Ci troviamo, cari lettori, in un’epoca in cui la proprietà non è più un diritto, ma un’illusione ben congegnata, un palcoscenico su cui recitiamo la farsa della nostra libertà, mentre dietro le quinte a muoversi e a decidere sono altri… i veri proprietari
Prendiamo il caso del nostro illustre “possidente”.
Vive in due magnifici palazzi, saloni affrescati e schiere di dipendenti, ma qui sta il colpo di scena, la beffa più grande, questi palazzi, così sfarzosi e imponenti, non sono suoi.
O meglio, lo sono sulla carta, nel senso temporaneo del termine.
Certo, la gente potrebbe ingenuamente pensare che, avendo la fortuna di abitare in cotanta magnificenza, lui possa anche decidere dove appendere quel delizioso quadretto con le anatre che gli ha regalato la zia Peppina.

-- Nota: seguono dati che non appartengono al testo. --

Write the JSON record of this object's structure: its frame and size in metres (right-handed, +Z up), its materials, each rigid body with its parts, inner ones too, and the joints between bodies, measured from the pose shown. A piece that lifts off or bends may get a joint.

O magari scegliere personalmente l’impresa di pulizie che si prenderà cura di questi lussuosi ambienti.
Ma la realtà, miei cari illusi, è ben diversa.
Il nostro “proprietario”, con la sua aria regale, elegante e il portafoglio leggero. quando si tratta di decisioni vere, è in realtà un mero esecutore.
Quasi come un prestigiatore che fa tira fuori il coniglio dal cilindro, quando in realtà il coniglio è già stato messo lì da qualcun altro, forse persino con un cartellino “made in China” sul dorso.
Perché, vedete, sebbene possa godere della bella “vista” dal balcone e del “comfort” degli arredi, tra le altre cose già presenti e scelte da altri, la vera, autentica, inappellabile proprietà risiede altrove.
In un’entità, diciamo, “una e trino”, una si palesa ad ogni occasione, per far notare che è il vero padrone, mentre altri preferiscono operare nell’ombra, come abili burattinai.
Desidererebbe ardentemente cambiare il colore di quella parete?
Beh, non può, se proprio vuole deve presentare una formale richiesta ai “soci”, le cui identità sembrano avvolte in un mistero degno di un romanzo di Agatha Christie, anche se in questo caso tutti sanno chi sono.
E il giardino? Quell’oasi di pace che vorrebbe curare con le proprie mani, scegliendo i fiori che più gli piacciono e rendono allegre le sue giornate, circondato da fiori a lui cari.
Invece deve accettare un giardiniere mandato e scelto da “loro”, magari con gusti botanici che non piacciono, armato di un tagliasiepi che sembra avere una sua opinione ben precisa su come debbano apparire le sue rose.
Persino per una banale perdita d’acqua dal rubinetto, l’iter burocratico è degno di un romanzo di Kafka.
Deve segnalare l’inconveniente al “referente” , il quale, presumibilmente, si consulterà con gli altri “azionisti” per decidere se e quando un “l’idraulico” farà la sua comparsa.
Nel frattempo, il ticchettio ritmico della goccia diventa la colonna sonora della sua “indipendenza domestica”.
Oh, certo, potrebbe insorgere, battere i pugni sul tavolo, ma quale tavolo, esattamente, quello scelto da “loro”? Potrebbe anche dire la sua su alcune cose, ma senza l’assenzo non può farlo. Potrebbe rivendicare il diritto di decidere con chi sedersi a tavola, di invitare la sua amica Filomena o Gesualdo, ma se, nel caso specifico si parla di posti a tavola, non se ne parla proprio, i posti vanno riserviti a chi “merita”.
Sa infatti che sarebbe una battaglia persa in partenza.
Le loro decisioni sono come leggi scolpite nella pietra, anzi, nel marmo di qualche ufficio nascosto.
Quindi sì, vive in due splendidi palazzi, godetevi pure l’invidia, ma sappiate che la sua libertà di appendere un semplice chiodo al muro è inversamente proporzionale alla metratura dei miei “possedimenti”.
E se sentite un vago rumore di catene, non preoccupatevi, è solo il tintinnio delle chiavi, che non ha.
Insomma, la vita del “proprietario” fittizio è un inno alla pazienza, una lezione di umiltà forzata.
È un monito per tutti coloro che credono che l’avere un “tetto sulla testa“, anche se sontuoso, significhi avere il controllo della propria vita.
Perché, in fondo, non si è mai veramente padroni di casa finché non si può scegliere neanche la marca del sapone per i piatti senza attendere l’approvazione.
E questa, cari lettori, è una verità che si chiama libertà, quella non ha prezzo, ma che si deve pagare se vuol abitare in belle dimore.